At the time of the rape, Smith, 27, was acting as an instructor for a company called Efficient PIckup which promised to teach clients a “rejection-proof” technique for sleeping with women only minutes after meeting them. The rape convictions are thought to be the first for members of the pickup community—an underground subculture of men who congregate in the online space known as the manosphere, where they obsessively study and document their interactions with women. Three men were charged with the woman’s rape, but Smith’s case was the only one to go to trial. He was convicted in September by a 12-person jury of two counts of rape: of an intoxicated person and an unconscious person.
Much of that trial, which was exclusively covered by The Daily Beast, unpacked not only the facts from the night of the assault, but also the language (terms like “shit tests” and “token resistance,” which defines a woman’s “no” as an obstacle to be overcome by any means) and practices (going to bars at closing time and isolating targets from their friends) of pickup artists in general. The prosecutors pointed to this as evidence of Smith’s planning, motive, and knowledge or his crime.
Smith and his colleague Jonas Dick picked up the woman—whom The Daily Beast has called Claire—along with one of her friends in San Diego’s trendy Gaslamp Quarter as the bars closed at 2 a.m. Within minutes, Claire and her friend, who had admittedly been drinking that night, were escorted to an apartment where another man, Jason Berlin, was waiting. Berlin was a “student” of Smith’s and Dick’s, who were instructing him in pickup. While Dick kept Claire’s friend busy with conversation and a drink, Claire was vomiting and finally passed out in Smith’s room. While Smith raped Claire, he called to Berlin in the living room to join him. When Claire’s friend came to investigate, she found Claire unconscious, lying naked, face-down in her own vomit, surrounded by a naked Berlin and Smith. The men laughed and told her, “we just tag-teamed your friend,” before throwing the women out of the apartment.
Though Claire called police and filed a report that night, no one inside the apartment was served with a search warrant or even questioned, a mistake Judge Fraser described during trial as “dropping the ball.” In fact, most of the police work done to bring Claire’s rapists to justice was done by Claire herself. Scouring pickup forums, Claire found the online alter egos and blogs of Smith, Dick, and Berlin. And it was in accounts written by Smith and Berlin, that Claire read about her own rape.

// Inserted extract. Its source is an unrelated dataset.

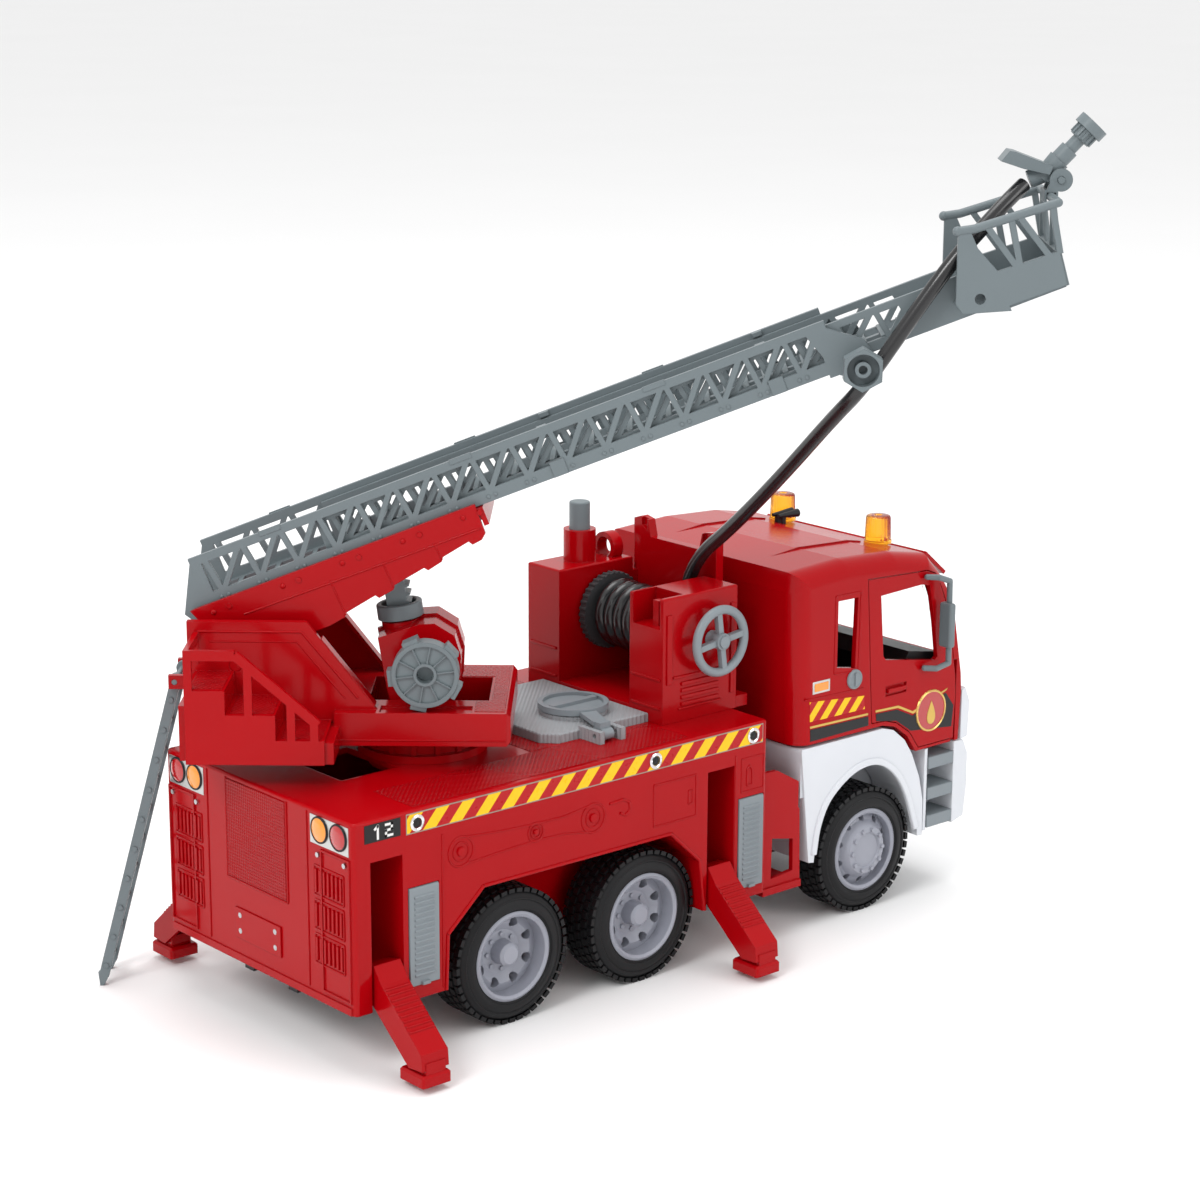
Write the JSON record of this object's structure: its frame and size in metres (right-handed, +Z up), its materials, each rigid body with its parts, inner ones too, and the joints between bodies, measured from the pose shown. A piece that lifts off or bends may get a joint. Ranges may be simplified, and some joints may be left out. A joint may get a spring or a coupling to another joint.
{
  "type": "toy fire engine",
  "caption": "Toy turntable-ladder fire engine: three-axle truck with slewing, lifting and extending ladder, basket with water monitor, hose reel, pump and fold-out legs",
  "frame": {"origin": "middle of the whole outline in plan, on the ground under the tyres", "axes": "+X towards the cab, +Y to the truck's left, +Z up; the turntable rests swung 41.5 degrees to the right"},
  "size_m": [0.3664, 0.2856, 0.3543],
  "materials": {
    "red_plastic": "gloss moulded",
    "black_plastic": "satin moulded",
    "ladder_grey_plastic": "satin moulded",
    "light_grey_plastic": "satin moulded",
    "silver_grey_plastic": "satin moulded",
    "reel_grey_plastic": "satin moulded",
    "white_plastic": "gloss moulded",
    "tyre": "soft moulded",
    "hose_vinyl": "smooth tube",
    "clear": "clear moulded",
    "amber_lens": "tinted moulded",
    "steel": "bright"
  },
  "bodies": {
    "truck": {"chassis_frame": "black_plastic", "rear_body_shell": "red_plastic", "turntable_ring": "red_plastic", "tank_cover_plate": "light_grey_plastic", "water_tank": "black_plastic", "hose_bay_housing": "red_plastic", "pump_barrel": "black_plastic", "pump_spring": "steel", "hose": "hose_vinyl", "outrigger_pins": "red_plastic", "cab_shell": "red_plastic", "cab_lower": "white_plastic", "cab_steps": "light_grey_plastic", "windscreen": "clear", "cab_interior": "black_plastic", "steering_wheel": "black_plastic", "sun_visor": "red_plastic", "beacons": "amber_lens", "air_horns": "light_grey_plastic", "headlamps": "clear", "front_grille": "black_plastic", "step_brackets": "red_plastic", "body_screws": "steel"},
    "filler_lid": {"filler_lid": "light_grey_plastic"},
    "door_right": {"door_right": "red_plastic"},
    "door_left": {"door_left": "red_plastic"},
    "mirror_right": {"mirror_right": "ladder_grey_plastic"},
    "mirror_left": {"mirror_left": "ladder_grey_plastic"},
    "pump_plunger": {"pump_plunger": "ladder_grey_plastic"},
    "reel": {"reel_spool": "reel_grey_plastic", "handwheel": "light_grey_plastic", "hose_coil": "hose_vinyl"},
    "axle_rear": {"tyres_rear": "tyre", "rims_rear": "silver_grey_plastic"},
    "axle_middle": {"tyres_middle": "tyre", "rims_middle": "silver_grey_plastic"},
    "axle_front": {"tyres_front": "tyre", "rims_front": "silver_grey_plastic"},
    "turntable": {"turntable_base": "red_plastic", "swivel_hub": "red_plastic"},
    "rear_ladder": {"rear_ladder": "ladder_grey_plastic"},
    "boom": {"boom_cradle": "red_plastic", "outer_ladder": "ladder_grey_plastic"},
    "extension": {"inner_ladder": "ladder_grey_plastic"},
    "extension_knob": {"extension_knob": "ladder_grey_plastic"},
    "basket": {"basket": "ladder_grey_plastic", "monitor_bracket": "ladder_grey_plastic"},
    "monitor": {"monitor_body": "ladder_grey_plastic"},
    "lift_housing": {"lift_housing": "red_plastic", "lift_collar": "ladder_grey_plastic"},
    "lift_rod": {"lift_rod": "ladder_grey_plastic"},
    "lift_knob": {"lift_knob": "ladder_grey_plastic"},
    "outrigger_rear_right": {"outrigger_rear_right": "red_plastic"},
    "outrigger_front_right": {"outrigger_front_right": "red_plastic"},
    "shutter_rear_right": {"shutter_rear_right": "light_grey_plastic"},
    "shutter_front_right": {"shutter_front_right": "light_grey_plastic"},
    "outrigger_rear_left": {"outrigger_rear_left": "red_plastic"},
    "outrigger_front_left": {"outrigger_front_left": "red_plastic"},
    "shutter_rear_left": {"shutter_rear_left": "light_grey_plastic"},
    "shutter_front_left": {"shutter_front_left": "light_grey_plastic"}
  },
  "joints": [
    {"name": "outrigger_rear_right_fold", "type": "hinge", "parent": "truck", "child": "outrigger_rear_right", "pos_m": [-0.1425, -0.0166, 0.034], "axis": [-1, 0, 0], "range_deg": [0, 126]},
    {"name": "outrigger_front_right_fold", "type": "hinge", "parent": "truck", "child": "outrigger_front_right", "pos_m": [0.0291, -0.0166, 0.034], "axis": [-1, 0, 0], "range_deg": [0, 126]},
    {"name": "shutter_rear_right_lift", "type": "hinge", "parent": "truck", "child": "shutter_rear_right", "pos_m": [-0.1253, -0.0221, 0.0686], "axis": [-1, 0, 0], "range_deg": [0, 95]},
    {"name": "shutter_front_right_lift", "type": "hinge", "parent": "truck", "child": "shutter_front_right", "pos_m": [0.0462, -0.0221, 0.0677], "axis": [-1, 0, 0], "range_deg": [0, 95]},
    {"name": "door_right_swing", "type": "hinge", "parent": "truck", "child": "door_right", "pos_m": [0.1726, -0.0195, 0.11], "axis": [0, 0, 1], "range_deg": [0, 60]},
    {"name": "mirror_right_fold", "type": "hinge", "parent": "door_right", "child": "mirror_right", "pos_m": [0.1512, -0.0217, 0.126], "axis": [0, 0, -1], "range_deg": [0, 50]},
    {"name": "outrigger_rear_left_fold", "type": "hinge", "parent": "truck", "child": "outrigger_rear_left", "pos_m": [-0.1425, 0.0984, 0.034], "axis": [1, 0, 0], "range_deg": [0, 126]},
    {"name": "outrigger_front_left_fold", "type": "hinge", "parent": "truck", "child": "outrigger_front_left", "pos_m": [0.0291, 0.0984, 0.034], "axis": [1, 0, 0], "range_deg": [0, 126]},
    {"name": "shutter_rear_left_lift", "type": "hinge", "parent": "truck", "child": "shutter_rear_left", "pos_m": [-0.1253, 0.1039, 0.0686], "axis": [1, 0, 0], "range_deg": [0, 95]},
    {"name": "shutter_front_left_lift", "type": "hinge", "parent": "truck", "child": "shutter_front_left", "pos_m": [0.0462, 0.1039, 0.0677], "axis": [1, 0, 0], "range_deg": [0, 95]},
    {"name": "door_left_swing", "type": "hinge", "parent": "truck", "child": "door_left", "pos_m": [0.1726, 0.1013, 0.11], "axis": [0, 0, -1], "range_deg": [0, 60]},
    {"name": "mirror_left_fold", "type": "hinge", "parent": "door_left", "child": "mirror_left", "pos_m": [0.1512, 0.1035, 0.126], "axis": [0, 0, 1], "range_deg": [0, 50]},
    {"name": "axle_rear_spin", "type": "hinge", "parent": "truck", "child": "axle_rear", "pos_m": [-0.0787, 0.0409, 0.028], "axis": [0, 1, 0], "continuous": true},
    {"name": "axle_middle_spin", "type": "hinge", "parent": "truck", "child": "axle_middle", "pos_m": [-0.01, 0.0409, 0.028], "axis": [0, 1, 0], "continuous": true},
    {"name": "axle_front_spin", "type": "hinge", "parent": "truck", "child": "axle_front", "pos_m": [0.1194, 0.0409, 0.028], "axis": [0, 1, 0], "continuous": true},
    {"name": "reel_spin", "type": "hinge", "parent": "truck", "child": "reel", "pos_m": [0.0417, 0.0409, 0.1335], "axis": [0, 1, 0], "continuous": true, "deforming": ["hose"]},
    {"name": "pump_press", "type": "slide", "parent": "truck", "child": "pump_plunger", "axis": [0, 0, -1], "range_m": [0, 0.012], "stiffness_N_per_m": 120, "springref_m": -0.004, "deforming": ["pump_spring"]},
    {"name": "filler_lid_open", "type": "hinge", "parent": "truck", "child": "filler_lid", "pos_m": [-0.0168, -0.0021, 0.1035], "axis": [1, 0, 0], "range_deg": [0, 110]},
    {"name": "turntable_swivel", "type": "hinge", "parent": "truck", "child": "turntable", "pos_m": [-0.077, 0.0409, 0.1111], "axis": [0, 0, 1], "range_deg": [-72, 115], "deforming": ["hose"]},
    {"name": "rear_ladder_fold", "type": "hinge", "parent": "turntable", "child": "rear_ladder", "pos_m": [-0.14965, 0.10517, 0.13], "axis": [0.6626, 0.749, 0], "range_deg": [0, 95]},
    {"name": "boom_lift", "type": "hinge", "parent": "turntable", "child": "boom", "pos_m": [-0.12943, 0.08728, 0.142], "axis": [-0.6626, -0.749, 0], "range_deg": [-14, 22], "deforming": ["hose"]},
    {"name": "lift_housing_tilt", "type": "hinge", "parent": "turntable", "child": "lift_housing", "pos_m": [-0.07408, 0.03832, 0.139], "axis": [-0.6626, -0.749, 0], "range_deg": [-10, 15]},
    {"name": "lift_rod_slide", "type": "slide", "parent": "lift_housing", "child": "lift_rod", "axis": [-0.0978, 0.0865, 0.9914], "range_m": [-0.018, 0.028]},
    {"name": "lift_knob_turn", "type": "hinge", "parent": "lift_housing", "child": "lift_knob", "pos_m": [-0.07408, 0.03832, 0.139], "axis": [0.6626, 0.749, 0], "range_deg": [-210, 320]},
    {"name": "ladder_extend", "type": "slide", "parent": "boom", "child": "extension", "axis": [0.6983, -0.6178, 0.3616], "range_m": [-0.024, 0.1], "deforming": ["hose"]},
    {"name": "extension_knob_turn", "type": "hinge", "parent": "boom", "child": "extension_knob", "pos_m": [0.03255, -0.09341, 0.25969], "axis": [0.6626, 0.749, 0], "range_deg": [-450, 1860]},
    {"name": "basket_tilt", "type": "hinge", "parent": "extension", "child": "basket", "pos_m": [0.08399, -0.10153, 0.28615], "axis": [-0.6626, -0.749, 0], "range_deg": [-25, 20], "deforming": ["hose"]},
    {"name": "monitor_tilt", "type": "hinge", "parent": "basket", "child": "monitor", "pos_m": [0.10769, -0.1225, 0.329], "axis": [-0.6626, -0.749, 0], "range_deg": [-35, 5], "deforming": ["hose"]}
  ],
  "couplings": [
    {"joint": "lift_housing_tilt", "follows": "boom_lift", "ratio": 0.64},
    {"joint": "lift_rod_slide", "follows": "boom_lift", "m_per_rad": 0.068755},
    {"joint": "lift_knob_turn", "follows": "boom_lift", "ratio": 13.751},
    {"joint": "extension_knob_turn", "follows": "ladder_extend", "rad_per_m": 322.58}
  ]
}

“I uncovered this whole world that I did not know existed,” Claire said in a statement to a San Diego court in July. “Of pickup artists, men who blogged about their interactions with women, bragged about how many they slept with, and egged each other with advice and insults of how they should manipulate and objectify women.”
Claire submitted to police an overflowing file of blog posts, student testimonials, and forum conversations, all of which would be ultimately used to secure guilty pleas from two men and a guilty verdict for Smith.
During Smith’s sentencing, Judge Fraser called Claire’s detective work “amazing,” and unlike anything he’d ever seen in 30 years of criminal law.
“But for the victim in this case, you would have gone about your life,” Judge Fraser said. “There, in all likelihood, would have been other victims. And so she is an absolute hero in this.”
Judge Fraser was outspoken when it came to the severity of Smith’s crime. “In a year where we've heard a lot of terms bantered about–‘sexism,’ ‘racism,’ oftentimes misused—the one term that is very appropriate for this particular trial is ‘misogyny.’
“The fact is, the defendant did treat the victim in this case not as a human being but as simply an object. And I’ve got to tell you, having sat up here for 18 years, there's a lot of people that have sat in that chair and I can't recall—murderers, rapists, kidnappers—go down the list, I don't know if I've seen one that has been as mean and cruel as you have been.”
Citing the unique planning and sophistication of Smith’s criminal pickup strategy–”you had your own language, you had your own apartment, you had your own school”—Judge Fraser said Smith and Efficient PIckup taught men “how to rape women.”
“That is the only thing that you could say about your school. It was about being a rapist,” Judge Fraser said.
“This is not a hard decision at all. In fact, if I could give you more time I would. But the law only allows me to give you a certain amount of time. And that’s unfortunate because I wish we could take your photo, I wish we could place it on the pickup artist’s website to let other men out there know that this is completely, completely unacceptable conduct, it’s not funny, it's criminal, and you suffer consequences when you do this.”
Though the crime still haunts her, this is exactly the kind of justice Claire was hoping for.
In a statement to The Daily Beast, Claire expressed gratitude to the law enforcement officials who worked on her case and Judge Fraser for his harsh sentence, acknowledging that it could have gone another way.
"[Brock Turner's] case stands out the most to me. It rattled my nerves to read of the victim going through such a traumatic experience of a trial only to not have her attacker punished to the full extent. That absolutely frightened me," she said. "My hope is that these men within the pick-up artist community with notions of women as disposable sexual objects only to be controlled, used, and shared amongst each other, will see that their actions are considered criminal and will not go unpunished. Furthermore, I hope this will encourage other rape victims, especially those cases that are difficult to prove—involving unconsciousness, alcohol, or drugs—to feel confident in the justice system once again."
Jason Berlin, the Efficient Pickup student who acted as a cooperating witness in Smith’s trial, will be sentenced in February.